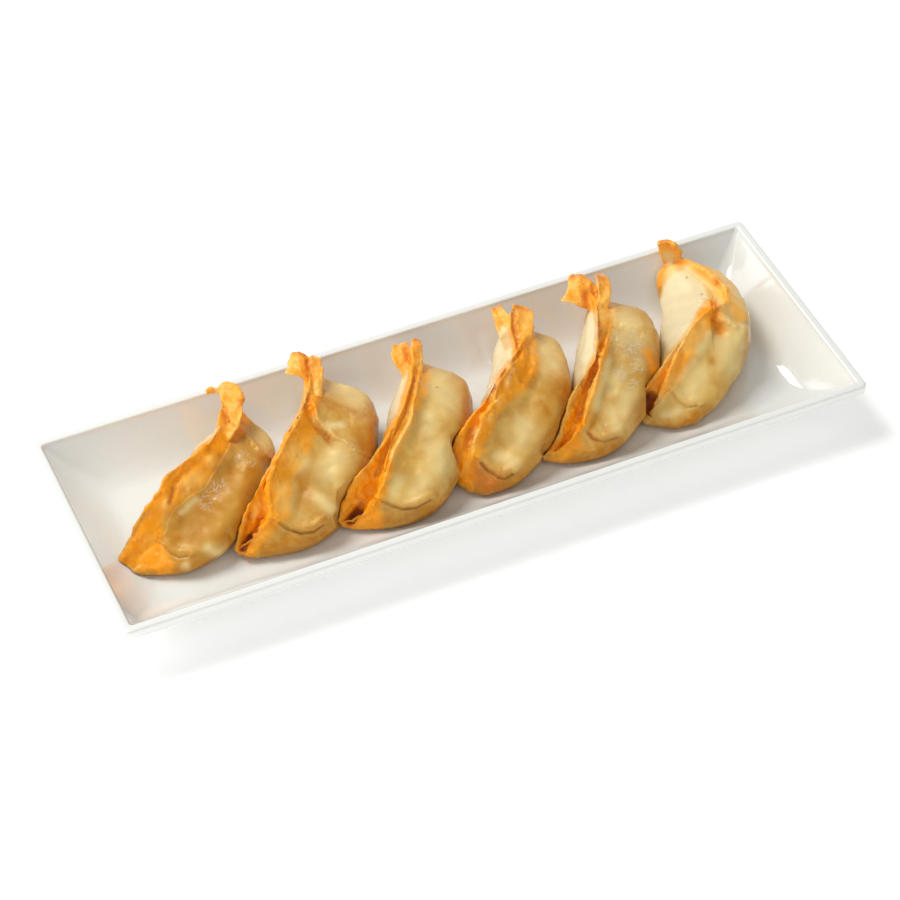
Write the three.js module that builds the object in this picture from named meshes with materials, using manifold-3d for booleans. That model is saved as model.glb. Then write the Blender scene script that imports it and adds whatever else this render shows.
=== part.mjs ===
// Six fried dumplings in a row on a long rectangular porcelain plate.
// Millimetres, +Z up. The origin is the middle of the plate's foot, on the table. +X runs along the plate.
import * as THREE from "three";
import Module from "manifold-3d";

const plate = {
  length: 300,
  width: 103,
  height: 22,
  rimThickness: 3.4,
  rimCorner: 2.5,
  rimRound: 0.8,
  lipHeight: 4, // the upright band round the outside of the rim
  wallRun: 20, // the inner wall's width in plan, from the rim's inner edge to the flat floor
  wallCurve: 1.9, // 1 is a straight slope, 2 a hollow one
  floorHeight: 5.5,
  floorCorner: 9,
  footInset: 26,
  footWidth: 4,
  footHeight: 1.6,
  flare: [[18, 3], [11, 6.6], [5, 12], [1.2, 16.6]], // the underside, as insets from the outline and heights
};

const wrapper = {
  sheet: 1.2, // one layer of fried dough at the seam
  keelUp: 1.2, // the front corner's underside above the floor
  heelUp: 9, // the back corner's
  foldThickness: 1.7, // the curled ends of the seam
  gapToPlate: 0.3,
  finest: 0.06, // details smaller than this are smoothed away
  gapBetween: 0.5,
};

// Where along a dumpling, as a part of its length from the front corner, the lists of sizes are given.
const marks = [0, 0.05, 0.12, 0.2, 0.3, 0.4, 0.5, 0.6, 0.7, 0.8, 0.9, 1];

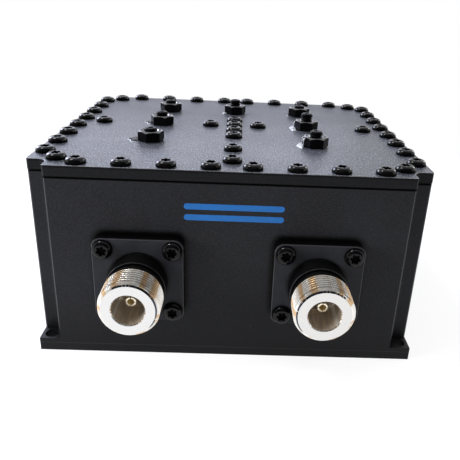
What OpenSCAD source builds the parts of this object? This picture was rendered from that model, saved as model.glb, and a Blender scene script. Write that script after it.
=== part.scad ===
// Four-cavity coaxial bandpass filter: a milled box with a screwed cover,
// four tuned posts inside and two screw-thread coaxial jacks on the front wall.
// Millimetres, +Z up, jacks towards -Y, origin on the underside at the centre of the base holes.

/* [Housing] */
// Width of the box across the two jacks
body_w = 110; // [104:1:130]
// Depth of the box from the jack wall to the back
body_d = 100.2; // [96:0.1:120]
// Height of the box with its cover on
body_h = 57.2; // [50:0.1:70]
// Thickness of the base under the corner notches
base_t = 4; // [3:0.1:5.5]
// Thickness of the cavity floor
floor_t = 6; // [5:0.1:8]
// Thickness of the two side walls
side_wall_t = 8.8; // [7:0.1:9.5]
// Thickness of the front and back walls
end_wall_t = 7.5; // [6.5:0.1:9]
// Thickness of the wall between the left and right cavities
partition_t = 6; // [5:0.1:8]
// Radius of the upright corners inside each cavity
cavity_fillet = 8; // [4:0.5:10]
// Width of each corner notch, along X
notch_w = 5.8; // [5.5:0.1:8]
// Depth of each corner notch, along Y
notch_d = 5.5; // [5.5:0.1:8]
// Radius left by the cutter in the inner corner of a notch
notch_fillet = 2.5; // [1:0.1:2.7]
// Chamfer on the upright outer edges
edge_chamfer = 0.5; // [0.2:0.1:1]
// Diameter of the mounting hole in each corner of the base
base_hole_d = 4; // [3:0.1:4.5]

/* [Seam] */
// Height of the fine groove under the cover
seam_h = 0.25; // [0.1:0.05:0.6]
// Depth of the fine groove under the cover
seam_inset = 0.3; // [0.1:0.05:0.6]

/* [Cavity walls] */
// Distance of the cross walls behind the middle of the box
iris_y = 2; // [0:0.5:5]
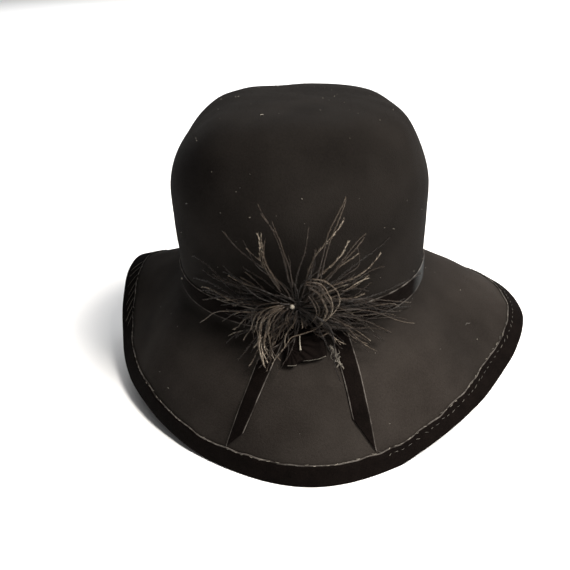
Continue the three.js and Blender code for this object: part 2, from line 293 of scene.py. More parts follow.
def on_crown(bearing, run):
    along = np.clip(-run, 0, CROWN_LENGTH)
    spread = np.interp(along, CROWN_RUN, CROWN_SPREAD)
    height = np.interp(along, CROWN_RUN, CROWN_RISE)
    corner = np.interp(height / CROWN_HEIGHT, CROWN_SECTIONS[:, 0], CROWN_SECTIONS[:, 2])
    corner = corner * np.sin(2 * np.radians(bearing)) ** 2
    return oval_point(bearing, spread * (1 + corner), height)


def blocked_felt(bearing, run):
    on_wall = on_crown(bearing, np.minimum(run, 0))
    on_rim = on_brim(bearing, np.maximum(run, 0))
    return np.where((run <= 0)[:, None], on_wall, on_rim)


def dent_at(bearing, run):
    along = np.where(run < 0, -run / CROWN_HEIGHT, -run / BRIM_REACH)
    depth = np.zeros(len(run))
    for at, place, deep, wide, long in DENTS:
        turn = np.mod(bearing - at + 180, 360) - 180
        depth += deep * BRIM_REACH * np.exp(-((turn / wide) ** 2) - ((along - place) / long) ** 2)
    return depth


def felt_middle(bearing, run):
    """The felt's middle surface, with its rounded fold, dents and soft unevenness."""
    share = (np.clip(run, -FOLD_LENGTH, FOLD_LENGTH) + FOLD_LENGTH) / (2 * FOLD_LENGTH)
    same = np.ones(len(run))
    above = blocked_felt(bearing, -FOLD_LENGTH * same)
    corner = blocked_felt(bearing, 0 * same)
    below = blocked_felt(bearing, FOLD_LENGTH * same)
    folded = bezier(above, corner, below, share[:, None])
    straight = blocked_felt(bearing, run)
    point = np.where((np.abs(run) < FOLD_LENGTH)[:, None], folded, straight)
    level = np.clip((CROWN_LENGTH + run) / POLE_REACH, 0, 1)[:, None]
    push = unit(outward(bearing) * level + UP)
    depth = dent_at(bearing, run) + RIPPLE_DEPTH * unevenness(point, RIPPLES)
    return point + push * depth[:, None]


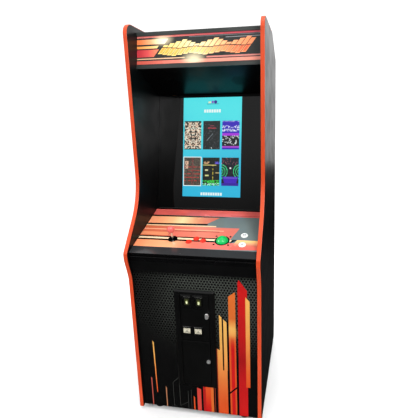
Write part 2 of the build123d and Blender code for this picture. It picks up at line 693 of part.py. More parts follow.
# ---------------------------------------------------------------- coin door
def door_spans():
    """Lower and upper Z of the two door openings."""
    low = DOOR_FRAME_LOW + DOOR_FLANGE + FOOT_LIFT
    high = DOOR_FRAME_LOW + DOOR_FRAME[1] - DOOR_FLANGE + FOOT_LIFT
    split = DOOR_SPLIT + FOOT_LIFT
    return {"lower": (low, split - BAR_HALF), "upper": (split + BAR_HALF, high)}


def make_coin_frame():
    half = DOOR_FRAME[0] / 2
    low = DOOR_FRAME_LOW + FOOT_LIFT
    high = low + DOOR_FRAME[1]
    front = KICK_FACE - FLANGE_THICK
    flange = block((-half, front, low), (half, KICK_FACE, high))
    flange = chamfer(flange.edges().group_by(Axis.Y)[0], 7.0)
    opening_half = DOOR_OPENING_WIDTH / 2
    spans = door_spans()
    sleeve_low, sleeve_high = spans["lower"][0], spans["upper"][1]
    frame = flange + block(
        (-opening_half - SLEEVE_WALL, KICK_FACE - 1, sleeve_low - SLEEVE_WALL),
        (opening_half + SLEEVE_WALL, KICK_FACE + SLEEVE_DEPTH, sleeve_high + SLEEVE_WALL),
    )
    for span_low, span_high in spans.values():
        sleeve_back = KICK_FACE + SLEEVE_DEPTH
        frame -= block((-opening_half, front - 1, span_low), (opening_half, sleeve_back + 1, span_high))
    strike_y = KICK_FACE + 9.0
    for lock_z in (UPPER_LOCK_Z, LOWER_LOCK_Z):
        strike_low = (opening_half - 2.5, strike_y, lock_z - 14)
        frame += block(strike_low, (opening_half + 1, strike_y + 2, lock_z + 14))
    pin_length = 9.0
    ears = (
        (sleeve_high + 0.6, sleeve_high + 6),
        (DOOR_SPLIT + FOOT_LIFT - 3.4, DOOR_SPLIT + FOOT_LIFT + 3.4),
        (sleeve_low - 6, sleeve_low - 0.6),
    )
    for ear_low, ear_high in ears:
        frame += block((PIN_X - 3, PIN_Y - 3, ear_low), (PIN_X + 3, front + 1, ear_high))
        pin_low = max(ear_low - pin_length, sleeve_low - 6)
        pin_high = min(ear_high + pin_length, sleeve_high + 6)
        frame += disc(PIN_RADIUS, pin_low, pin_high, PIN_X, PIN_Y)
    write("coin_door_frame", frame)


def blank_door(span_low, span_high):
    """Pressed tray with a rolled knuckle down its left edge."""
    low, high = span_low + GAP, span_high - GAP
    tray = block((-DOOR_HALF, DOOR_FACE, low), (DOOR_HALF, DOOR_FACE + TRAY_DEPTH, high))
    tray = chamfer(tray.edges().group_by(Axis.Y)[0].filter_by(Axis.X), 0.8)
    tray -= block(
        (-DOOR_HALF + DOOR_SHEET, DOOR_FACE + DOOR_SHEET, low + DOOR_SHEET),
        (DOOR_HALF - DOOR_SHEET, DOOR_FACE + TRAY_DEPTH + 1, high - DOOR_SHEET),
    )
    tray += disc(DOOR_KNUCKLE, low, high, PIN_X, PIN_Y)
    return tray - disc(PIN_RADIUS + RUN, low - 1, high + 1, PIN_X, PIN_Y)


def lock(lock_z, handle):
    """Cam lock that turns as one piece; the cam hangs down when it is unlocked."""
    face = DOOR_FACE - RUN
    cam_y = KICK_FACE + 11.3
    plug = rod_y(LOCK_RADIUS, face, DOOR_FACE + 4, LOCK_X, lock_z)
    plug += rod_y(LOCK_RADIUS - 2, DOOR_FACE + 3, cam_y + 1, LOCK_X, lock_z)
    plug += rod_y(LOCK_RADIUS + 1.5, face - 3, face, LOCK_X, lock_z)
    if handle:
        grip = Plane.XZ * SlotOverall(28, 17, rotation=90)
        grip = Pos(LOCK_X, face - 3, lock_z) * extrude(grip, 6)
        plug += fillet(grip.edges().group_by(Axis.Y)[0], 2.5)
    else:
        plug -= block((LOCK_X - 1, face - 4, lock_z - 4), (LOCK_X + 1, face - 1, lock_z + 4))
    return plug + block((LOCK_X - 4, cam_y, lock_z - CAM_REACH), (LOCK_X + 4, cam_y + 2, lock_z + 4))


def make_coin_doors():
    spans = door_spans()
    lower = blank_door(*spans["lower"])
    lower -= rod_y(LOCK_RADIUS + RUN, DOOR_FACE - 5, KICK_FACE + 5, LOCK_X, LOWER_LOCK_Z)
    write("lower_coin_door", lower)
    write("lower_coin_lock", lock(LOWER_LOCK_Z, False))

    upper = blank_door(*spans["upper"])
    upper -= rod_y(LOCK_RADIUS + RUN, DOOR_FACE - 5, KICK_FACE + 5, LOCK_X, UPPER_LOCK_Z)
    bezel_front = DOOR_FACE - BEZEL_THICK
    bezels = []
    mechanisms = []
    for name, x in ENTRY_PLACES.items():
        half_x, half_z = ENTRY_SIZE[0] / 2, ENTRY_SIZE[1] / 2
        low_corner = (x - half_x, bezel_front, ENTRY_Z - half_z)
        bezel = block(low_corner, (x + half_x, DOOR_FACE, ENTRY_Z + half_z))
        bezel = chamfer(bezel.edges().group_by(Axis.Y)[0], 1.5)
        button_x, button_z = x + REJECT_SHIFT[0], ENTRY_Z + REJECT_SHIFT[1]
        reject_x, reject_z = REJECT_SIZE[0] / 2, REJECT_SIZE[1] / 2
        hole = block(
            (button_x - reject_x - 0.1, bezel_front - 1, button_z - reject_z - 0.1),
            (button_x + reject_x + 0.1, DOOR_FACE + 5, button_z + reject_z + 0.1),
        )
        slot_x = x + SLOT_SHIFT
        slot_low = (slot_x - 1.5, bezel_front - 1, ENTRY_Z - 13)
        slot = block(slot_low, (slot_x + 1.5, DOOR_FACE + 5, ENTRY_Z + 13))
        bezels.append(bezel - hole - slot)
        upper -= hole
        upper -= slot
        button = block(
            (button_x - reject_x, bezel_front - 3, button_z - reject_z),
            (button_x + reject_x, DOOR_FACE + 6, button_z + reject_z),
        )
        button = fillet(button.edges().group_by(Axis.Y)[0], 1.2)
        write(f"coin_reject_button_{name}", button)
        mech_front = DOOR_FACE + TRAY_DEPTH
        mech = block((x - 22, mech_front, ENTRY_Z - 66), (x + 22, mech_front + 42, ENTRY_Z + 26))
        mech -= block((x - 18, mech_front - 1, ENTRY_Z - 60), (x - 4, mech_front + 36, ENTRY_Z + 27))
        mech += block((x - 3, mech_front + 42, ENTRY_Z - 40), (x + 16, mech_front + 50, ENTRY_Z - 12))
        lug = block((x - 22, DOOR_FACE + DOOR_SHEET, ENTRY_Z - 66), (x + 22, mech_front + 1, ENTRY_Z - 58))
        mechanisms.append(mech + lug)
    for name, x in RETURN_PLACES.items():
        half_x, half_z = RETURN_SIZE[0] / 2, RETURN_SIZE[1] / 2
        flap_x, flap_z = FLAP_SIZE[0] / 2, FLAP_SIZE[1] / 2
        low_corner = (x - half_x, bezel_front, RETURN_Z - half_z)
        bezel = block(low_corner, (x + half_x, DOOR_FACE, RETURN_Z + half_z))
        bezel = chamfer(bezel.edges().group_by(Axis.Y)[0], 1.5)
        hole = block(
            (x - flap_x - 0.3, bezel_front - 1, RETURN_Z - flap_z - 0.3),
            (x + flap_x + 0.3, DOOR_FACE + 5, RETURN_Z + flap_z + 0.9),
        )
        flap_middle = DOOR_FACE - 1.4
        pin_z = RETURN_Z + flap_z - 1.2
        pin_end = flap_x + 2.5
        bore = rod_x(FLAP_PIN + RUN, x - pin_end - 0.5, x + pin_end + 0.5, flap_middle, pin_z)
        bezels.append(bezel - hole - bore)
        upper -= hole
        flap = Pos(x, flap_middle, RETURN_Z) * Box(FLAP_SIZE[0], 2.0, FLAP_SIZE[1])
        flap += rod_x(FLAP_PIN, x - pin_end, x + pin_end, flap_middle, pin_z)
        write(f"coin_return_flap_{name}", flap)
    write("upper_coin_door", upper)
    write("upper_coin_lock", lock(UPPER_LOCK_Z, True))
    write("coin_bezels", group(bezels))
    write("coin_mechanisms", group(mechanisms))


# ---------------------------------------------------------------- inside the cabinet
def make_inside():
    wall = 1.5
    box_width, box_depth, box_height = CASH_BOX
    box_middle = (0, *point(75.0 + box_depth / 2, FLOOR + box_height / 2))
    cash_box = Pos(*box_middle) * Box(box_width, box_depth, box_height)
    hollow = Box(box_width - 2 * wall, box_depth - 2 * wall, box_height)
    write("cash_box", cash_box - Pos(*box_middle) * Pos(0, 0, wall) * hollow)

    supply = placed_block(-262, -150, (430, FLOOR), (600, FLOOR + 62))
    for index in range(9):
        start = 450 + index * 15
        supply -= placed_block(-240, -172, (start, FLOOR + 58), (start + 6, FLOOR + 63))
    write("power_supply", supply)

    board_x = GAME_BOARD_X
    game = placed_block(board_x - GAME_BOARD_THICK, board_x, *GAME_BOARD)
    margin = 12.0
    for depth in (GAME_BOARD[0][0] + margin, GAME_BOARD[1][0] - margin):
        for height in (GAME_BOARD[0][1] + margin, GAME_BOARD[1][1] - margin):
            y, z = point(depth, height)
            game += rod_x(4.0, board_x - 0.5, INNER, y, z)
    chips = (((340, 350), (390, 400), 8), ((410, 350), (460, 385), 4), ((340, 430), (480, 445), 10))
    for low, high, thick in chips:
        game += placed_block(board_x - GAME_BOARD_THICK - thick, board_x - 1, low, high)
    for row in range(4):
        start = 470 + row * 24
        game += placed_block(board_x - 5, board_x - 1, (340, start), (470, start + 10))
    write("game_board", game)

    x, z = INLET
    front_y = point(BACK_FRONT, 0)[0]
    half_x, half_z = INLET_SIZE[0] / 2 - 0.2, INLET_SIZE[1] / 2 - 0.2
    inlet = block((x - half_x, front_y - 14, z - half_z), (x + half_x, BACK_FACE, z + half_z))
    plate_face = BACK_FACE + 1.2
    inlet += block((x - half_x - 6, BACK_FACE, z - half_z - 5), (x + half_x + 6, plate_face, z + half_z + 5))
    inlet -= block((x - 20, BACK_FACE - 14, z - 9), (x + 2, plate_face + 1, z + 9))
    for pin_x in (-15, -9, -3):
        inlet += block((x + pin_x - 1, BACK_FACE - 15, z - 2), (x + pin_x + 1, BACK_FACE - 2, z + 2))
    inlet += block((x + 7, BACK_FACE, z - 9), (x + 19, BACK_FACE + 2, z + 9))
    write("power_inlet", inlet)


def cable(radius, places):
    """Round cable through (x, depth, height) places."""
    points = [(x, *point(depth, height)) for x, depth, height in places]
    path = Spline(*points)
    start = Plane(origin=path @ 0, z_dir=path % 0)
    return sweep(start * Circle(radius), path=path)


def make_harness():
    runs = (
        (3.5, ((-190, 650, 112), (-196, 636, 104), (-205, 615, 98), (-206, 602, 92))),
        (4.0, ((-148, 500, 100), (-60, 480, 96), (120, 450, 110), (230, 430, 180), (256, 410, 290))),
        (3.5, ((250, 400, 590), (200, 430, 720), (90, 450, 850), (20, 470, 960))),
        (3.0, ((240, 300, 340), (170, 220, 330), (110, 130, 360), (84, 66, 420))),
        (4.0, ((250, 290, 560), (200, 200, 640), (120, 150, 700), (20, 140, 740))),
    )
    write("wiring_harness", group([cable(radius, places) for radius, places in runs]))


make_sides()
make_boards()
make_back()
make_battens()
make_screws()
make_feet()
make_monitor()
make_marquee()
make_speakers()
make_hinge()
make_control_panel()
make_buttons()
make_joystick()
make_trackball()
make_coin_frame()
make_coin_doors()
make_inside()
make_harness()
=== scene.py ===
"""Looks of the upright arcade cabinet: finishes, printed artwork, turned controls, camera and light.

The scene is in metres. Layouts on a face and turned profiles are written in millimetres.
"""

import math

import bmesh
import bpy
from mathutils import Matrix, Vector


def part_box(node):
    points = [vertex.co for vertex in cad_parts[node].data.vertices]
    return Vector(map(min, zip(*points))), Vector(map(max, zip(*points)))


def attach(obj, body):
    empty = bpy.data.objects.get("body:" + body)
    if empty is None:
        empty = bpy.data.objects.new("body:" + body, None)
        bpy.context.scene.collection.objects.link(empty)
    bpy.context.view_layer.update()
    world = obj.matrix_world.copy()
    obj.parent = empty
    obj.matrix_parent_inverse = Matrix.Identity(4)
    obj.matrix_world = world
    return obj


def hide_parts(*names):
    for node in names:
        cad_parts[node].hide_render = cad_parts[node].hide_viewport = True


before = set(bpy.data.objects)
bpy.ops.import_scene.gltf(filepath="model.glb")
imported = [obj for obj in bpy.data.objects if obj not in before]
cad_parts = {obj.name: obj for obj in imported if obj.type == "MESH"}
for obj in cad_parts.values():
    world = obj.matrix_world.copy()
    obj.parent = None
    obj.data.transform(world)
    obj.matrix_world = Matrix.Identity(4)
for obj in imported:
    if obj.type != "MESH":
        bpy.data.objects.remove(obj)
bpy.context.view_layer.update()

MM = 0.001
BLACK = (0.006, 0.006, 0.0065)
X_AXIS = Vector((1, 0, 0))


# ---- shader formulas
def plug(tree, value, slot):
    """Links a Value into a shader input, or writes a plain number or colour there."""
    if isinstance(value, Value):
        tree.links.new(value.socket, slot)
    elif isinstance(value, (tuple, list, Vector)) and len(slot.default_value) == 4:
        slot.default_value = (*value[:3], 1.0)
    else:
        slot.default_value = value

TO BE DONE
Make an exact transcription of the lines from the line with "Continue the three.js" through the line with "return oval_point(bearing, spread", inclusive, omitting all others.

THE RESPONSE
Continue the three.js and Blender code for this object: part 2, from line 293 of scene.py. More parts follow.
def on_crown(bearing, run):
    along = np.clip(-run, 0, CROWN_LENGTH)
    spread = np.interp(along, CROWN_RUN, CROWN_SPREAD)
    height = np.interp(along, CROWN_RUN, CROWN_RISE)
    corner = np.interp(height / CROWN_HEIGHT, CROWN_SECTIONS[:, 0], CROWN_SECTIONS[:, 2])
    corner = corner * np.sin(2 * np.radians(bearing)) ** 2
    return oval_point(bearing, spread * (1 + corner), height)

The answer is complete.